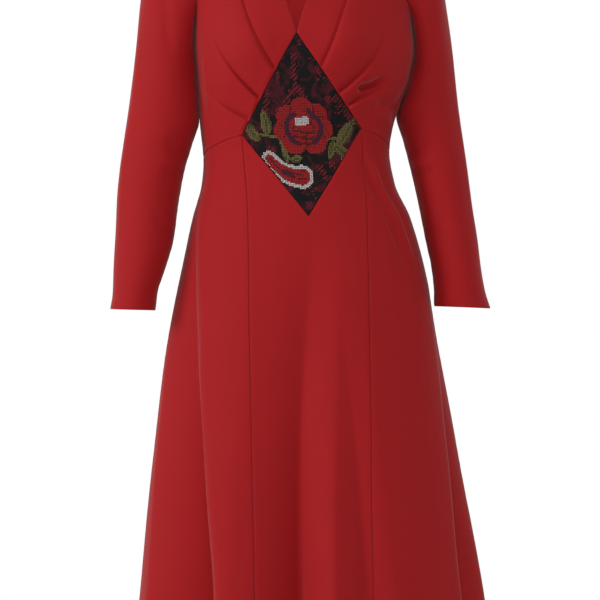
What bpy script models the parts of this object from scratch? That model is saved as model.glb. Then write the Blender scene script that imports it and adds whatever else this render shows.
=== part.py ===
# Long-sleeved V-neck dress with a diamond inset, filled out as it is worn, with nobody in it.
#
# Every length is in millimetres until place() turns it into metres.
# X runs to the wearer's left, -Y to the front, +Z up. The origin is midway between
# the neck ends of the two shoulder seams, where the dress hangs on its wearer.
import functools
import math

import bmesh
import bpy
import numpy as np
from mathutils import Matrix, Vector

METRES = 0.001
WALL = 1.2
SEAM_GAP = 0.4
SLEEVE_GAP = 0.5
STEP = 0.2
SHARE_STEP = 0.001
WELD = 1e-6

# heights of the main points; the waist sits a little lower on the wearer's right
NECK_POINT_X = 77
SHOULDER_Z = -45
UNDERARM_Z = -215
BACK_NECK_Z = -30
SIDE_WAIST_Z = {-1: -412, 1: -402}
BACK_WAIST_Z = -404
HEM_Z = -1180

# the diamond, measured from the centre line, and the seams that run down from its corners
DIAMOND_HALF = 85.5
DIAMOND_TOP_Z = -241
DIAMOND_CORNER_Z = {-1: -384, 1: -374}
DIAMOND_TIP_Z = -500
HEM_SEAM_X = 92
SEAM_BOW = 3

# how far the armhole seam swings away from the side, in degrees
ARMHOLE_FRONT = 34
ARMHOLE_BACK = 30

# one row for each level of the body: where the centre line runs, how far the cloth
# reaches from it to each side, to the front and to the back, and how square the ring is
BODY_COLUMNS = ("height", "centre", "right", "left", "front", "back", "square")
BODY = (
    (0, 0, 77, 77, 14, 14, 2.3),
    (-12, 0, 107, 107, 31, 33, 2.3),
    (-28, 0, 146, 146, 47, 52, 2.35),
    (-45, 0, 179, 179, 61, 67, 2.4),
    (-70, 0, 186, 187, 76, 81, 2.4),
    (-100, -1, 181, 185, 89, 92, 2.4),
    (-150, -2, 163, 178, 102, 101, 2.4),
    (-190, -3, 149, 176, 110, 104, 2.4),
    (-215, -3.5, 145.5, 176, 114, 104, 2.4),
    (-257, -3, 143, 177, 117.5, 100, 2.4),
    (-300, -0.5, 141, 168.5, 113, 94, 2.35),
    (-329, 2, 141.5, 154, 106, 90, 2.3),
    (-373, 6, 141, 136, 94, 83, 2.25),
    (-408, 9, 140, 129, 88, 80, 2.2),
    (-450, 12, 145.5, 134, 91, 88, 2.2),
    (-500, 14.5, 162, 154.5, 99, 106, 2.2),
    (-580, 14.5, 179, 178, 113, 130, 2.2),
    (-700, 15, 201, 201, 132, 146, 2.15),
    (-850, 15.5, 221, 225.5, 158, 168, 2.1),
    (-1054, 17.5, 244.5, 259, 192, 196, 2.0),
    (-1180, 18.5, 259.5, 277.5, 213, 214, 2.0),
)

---

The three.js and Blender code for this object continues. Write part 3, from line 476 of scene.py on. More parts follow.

--

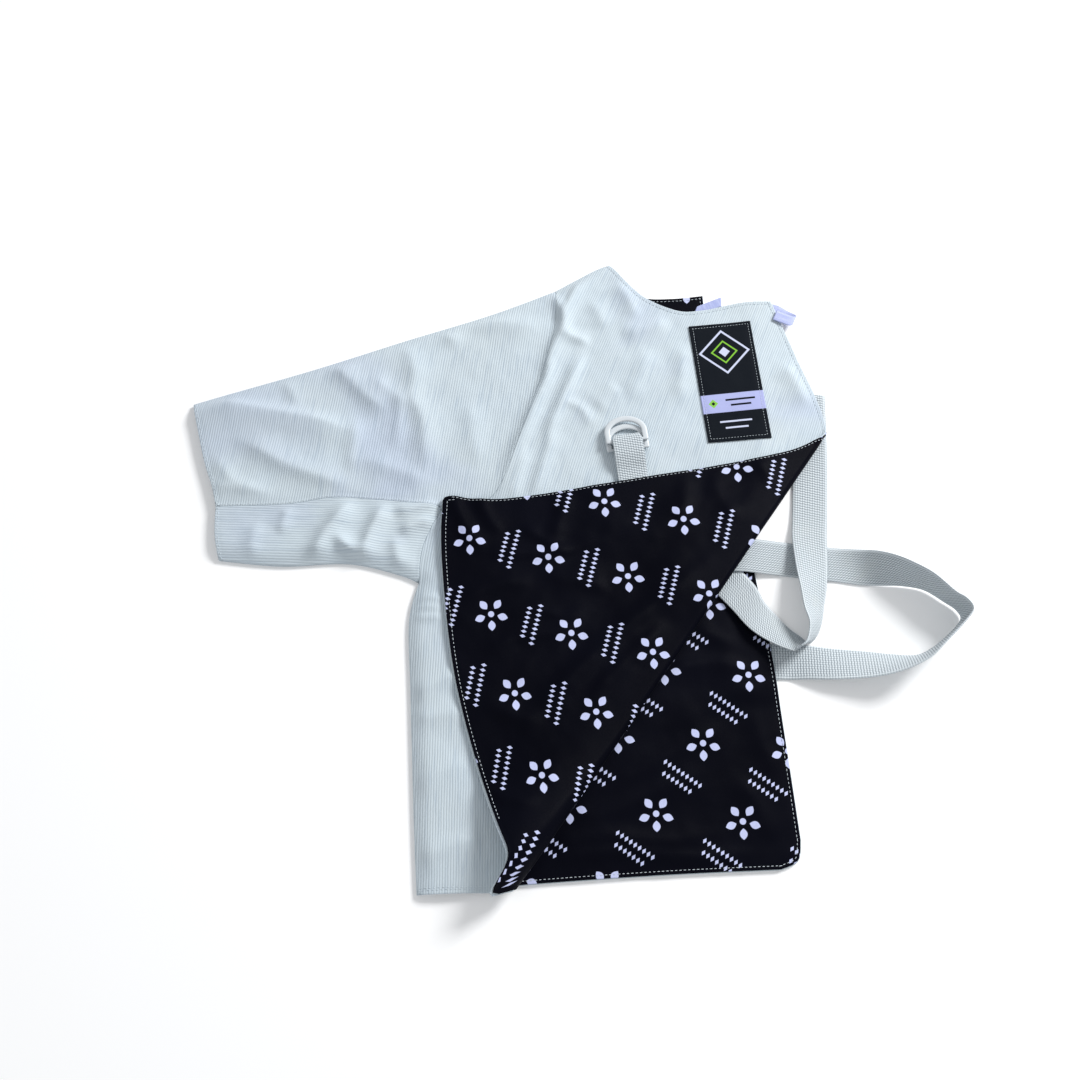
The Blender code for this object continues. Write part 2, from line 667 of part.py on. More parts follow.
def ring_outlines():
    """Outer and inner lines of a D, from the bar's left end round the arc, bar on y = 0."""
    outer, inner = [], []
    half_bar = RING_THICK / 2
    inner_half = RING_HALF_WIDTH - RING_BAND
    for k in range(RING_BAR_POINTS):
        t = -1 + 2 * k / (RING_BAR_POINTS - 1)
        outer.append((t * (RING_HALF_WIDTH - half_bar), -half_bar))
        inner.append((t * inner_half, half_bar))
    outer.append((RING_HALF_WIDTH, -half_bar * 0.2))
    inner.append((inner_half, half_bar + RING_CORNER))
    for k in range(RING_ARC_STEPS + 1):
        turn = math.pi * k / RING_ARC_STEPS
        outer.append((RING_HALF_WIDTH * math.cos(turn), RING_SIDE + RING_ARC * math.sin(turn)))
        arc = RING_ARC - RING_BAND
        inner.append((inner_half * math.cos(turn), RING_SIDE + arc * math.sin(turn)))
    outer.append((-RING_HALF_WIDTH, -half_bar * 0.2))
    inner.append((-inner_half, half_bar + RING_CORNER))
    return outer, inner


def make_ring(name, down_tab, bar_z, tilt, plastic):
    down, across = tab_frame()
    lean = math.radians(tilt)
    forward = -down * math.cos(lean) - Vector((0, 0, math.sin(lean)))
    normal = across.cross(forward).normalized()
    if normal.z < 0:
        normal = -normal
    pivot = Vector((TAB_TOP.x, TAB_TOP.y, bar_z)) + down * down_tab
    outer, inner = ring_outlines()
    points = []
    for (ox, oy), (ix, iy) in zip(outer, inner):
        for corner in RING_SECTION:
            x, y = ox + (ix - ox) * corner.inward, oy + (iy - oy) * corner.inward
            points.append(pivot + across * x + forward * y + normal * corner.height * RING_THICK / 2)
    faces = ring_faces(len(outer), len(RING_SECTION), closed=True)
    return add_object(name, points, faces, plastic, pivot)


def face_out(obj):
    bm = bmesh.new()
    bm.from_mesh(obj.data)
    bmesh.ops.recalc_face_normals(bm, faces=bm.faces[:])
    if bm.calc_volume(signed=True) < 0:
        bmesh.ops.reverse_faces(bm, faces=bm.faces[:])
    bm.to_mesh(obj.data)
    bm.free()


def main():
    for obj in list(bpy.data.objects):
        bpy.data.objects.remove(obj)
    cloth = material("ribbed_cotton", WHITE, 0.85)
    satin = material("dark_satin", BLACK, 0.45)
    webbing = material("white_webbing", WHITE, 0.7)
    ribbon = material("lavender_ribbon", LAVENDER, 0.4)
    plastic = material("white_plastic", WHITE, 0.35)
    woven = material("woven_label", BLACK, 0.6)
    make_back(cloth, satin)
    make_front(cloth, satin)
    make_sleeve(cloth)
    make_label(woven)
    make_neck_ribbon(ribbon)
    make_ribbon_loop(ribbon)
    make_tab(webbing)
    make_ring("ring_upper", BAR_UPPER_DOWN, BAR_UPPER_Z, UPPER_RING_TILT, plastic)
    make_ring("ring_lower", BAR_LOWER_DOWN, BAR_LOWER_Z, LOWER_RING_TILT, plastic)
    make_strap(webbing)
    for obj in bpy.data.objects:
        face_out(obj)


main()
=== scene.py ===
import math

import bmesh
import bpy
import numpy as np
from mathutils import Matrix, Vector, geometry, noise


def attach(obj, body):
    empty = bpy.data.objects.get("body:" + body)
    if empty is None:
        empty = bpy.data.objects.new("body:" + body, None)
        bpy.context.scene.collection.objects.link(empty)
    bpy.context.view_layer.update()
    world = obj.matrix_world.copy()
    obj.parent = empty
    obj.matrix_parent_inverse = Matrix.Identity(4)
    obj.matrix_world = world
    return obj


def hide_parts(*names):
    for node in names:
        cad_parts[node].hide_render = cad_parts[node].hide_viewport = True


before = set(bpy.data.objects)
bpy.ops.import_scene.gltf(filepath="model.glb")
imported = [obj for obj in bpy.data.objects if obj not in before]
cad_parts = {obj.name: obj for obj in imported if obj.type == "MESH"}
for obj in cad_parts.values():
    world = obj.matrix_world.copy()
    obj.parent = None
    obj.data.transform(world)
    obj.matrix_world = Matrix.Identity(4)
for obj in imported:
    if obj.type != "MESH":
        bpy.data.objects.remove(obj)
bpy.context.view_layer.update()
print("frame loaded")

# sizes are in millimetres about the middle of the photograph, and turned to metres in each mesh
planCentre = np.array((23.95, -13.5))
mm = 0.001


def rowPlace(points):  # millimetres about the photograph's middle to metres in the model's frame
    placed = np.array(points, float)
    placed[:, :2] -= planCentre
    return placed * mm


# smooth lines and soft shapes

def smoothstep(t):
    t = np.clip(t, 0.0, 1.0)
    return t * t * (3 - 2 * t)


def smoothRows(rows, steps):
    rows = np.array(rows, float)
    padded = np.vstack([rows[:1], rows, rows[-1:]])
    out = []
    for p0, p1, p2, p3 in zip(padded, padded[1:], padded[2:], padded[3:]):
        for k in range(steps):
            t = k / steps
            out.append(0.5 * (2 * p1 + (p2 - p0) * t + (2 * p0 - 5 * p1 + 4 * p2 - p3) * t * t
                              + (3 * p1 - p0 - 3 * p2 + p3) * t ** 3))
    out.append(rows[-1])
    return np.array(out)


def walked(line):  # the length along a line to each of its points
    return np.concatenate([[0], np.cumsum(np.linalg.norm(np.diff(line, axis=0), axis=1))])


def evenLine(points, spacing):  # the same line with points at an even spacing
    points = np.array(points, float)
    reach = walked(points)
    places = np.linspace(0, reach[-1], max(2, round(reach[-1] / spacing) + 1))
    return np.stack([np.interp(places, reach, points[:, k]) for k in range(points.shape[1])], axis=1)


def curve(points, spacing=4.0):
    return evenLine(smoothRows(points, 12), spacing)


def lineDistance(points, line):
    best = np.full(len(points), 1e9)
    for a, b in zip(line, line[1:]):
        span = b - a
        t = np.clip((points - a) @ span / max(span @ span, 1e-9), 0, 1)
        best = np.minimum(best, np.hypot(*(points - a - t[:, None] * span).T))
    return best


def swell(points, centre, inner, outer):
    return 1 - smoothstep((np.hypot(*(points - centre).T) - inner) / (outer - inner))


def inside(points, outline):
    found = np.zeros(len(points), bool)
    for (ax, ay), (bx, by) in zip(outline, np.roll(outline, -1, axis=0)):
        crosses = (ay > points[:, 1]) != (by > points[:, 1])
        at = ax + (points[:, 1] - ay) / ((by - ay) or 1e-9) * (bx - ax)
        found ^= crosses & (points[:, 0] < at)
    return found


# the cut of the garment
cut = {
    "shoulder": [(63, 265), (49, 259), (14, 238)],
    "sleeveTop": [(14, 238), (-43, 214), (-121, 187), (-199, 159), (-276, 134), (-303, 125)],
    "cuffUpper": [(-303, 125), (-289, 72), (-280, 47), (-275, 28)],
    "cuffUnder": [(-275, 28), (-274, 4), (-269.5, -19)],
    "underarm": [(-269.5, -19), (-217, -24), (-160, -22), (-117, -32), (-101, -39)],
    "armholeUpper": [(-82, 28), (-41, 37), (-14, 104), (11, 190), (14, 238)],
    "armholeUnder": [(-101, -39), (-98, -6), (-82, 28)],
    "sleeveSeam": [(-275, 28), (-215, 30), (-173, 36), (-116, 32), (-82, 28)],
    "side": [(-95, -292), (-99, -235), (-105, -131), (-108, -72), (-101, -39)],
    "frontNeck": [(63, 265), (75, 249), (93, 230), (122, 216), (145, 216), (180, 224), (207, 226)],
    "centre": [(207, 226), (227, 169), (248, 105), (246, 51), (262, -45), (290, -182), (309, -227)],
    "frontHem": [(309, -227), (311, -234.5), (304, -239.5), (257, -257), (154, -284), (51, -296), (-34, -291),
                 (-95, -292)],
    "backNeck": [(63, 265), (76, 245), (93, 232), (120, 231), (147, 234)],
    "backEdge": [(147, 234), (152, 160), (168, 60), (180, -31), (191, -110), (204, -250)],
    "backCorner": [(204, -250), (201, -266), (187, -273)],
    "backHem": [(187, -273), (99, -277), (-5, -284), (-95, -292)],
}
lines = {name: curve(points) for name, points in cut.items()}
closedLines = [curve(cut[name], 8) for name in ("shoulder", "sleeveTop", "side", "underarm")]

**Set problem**
Begin at the line containing "make_tab(webbing)", end at the line containing "imported = [obj", and reproduce every line in that range exactly, both ends included.

**Right answer**
    make_tab(webbing)
    make_ring("ring_upper", BAR_UPPER_DOWN, BAR_UPPER_Z, UPPER_RING_TILT, plastic)
    make_ring("ring_lower", BAR_LOWER_DOWN, BAR_LOWER_Z, LOWER_RING_TILT, plastic)
    make_strap(webbing)
    for obj in bpy.data.objects:
        face_out(obj)


main()
=== scene.py ===
import math

import bmesh
import bpy
import numpy as np
from mathutils import Matrix, Vector, geometry, noise


def attach(obj, body):
    empty = bpy.data.objects.get("body:" + body)
    if empty is None:
        empty = bpy.data.objects.new("body:" + body, None)
        bpy.context.scene.collection.objects.link(empty)
    bpy.context.view_layer.update()
    world = obj.matrix_world.copy()
    obj.parent = empty
    obj.matrix_parent_inverse = Matrix.Identity(4)
    obj.matrix_world = world
    return obj


def hide_parts(*names):
    for node in names:
        cad_parts[node].hide_render = cad_parts[node].hide_viewport = True


before = set(bpy.data.objects)
bpy.ops.import_scene.gltf(filepath="model.glb")
imported = [obj for obj in bpy.data.objects if obj not in before]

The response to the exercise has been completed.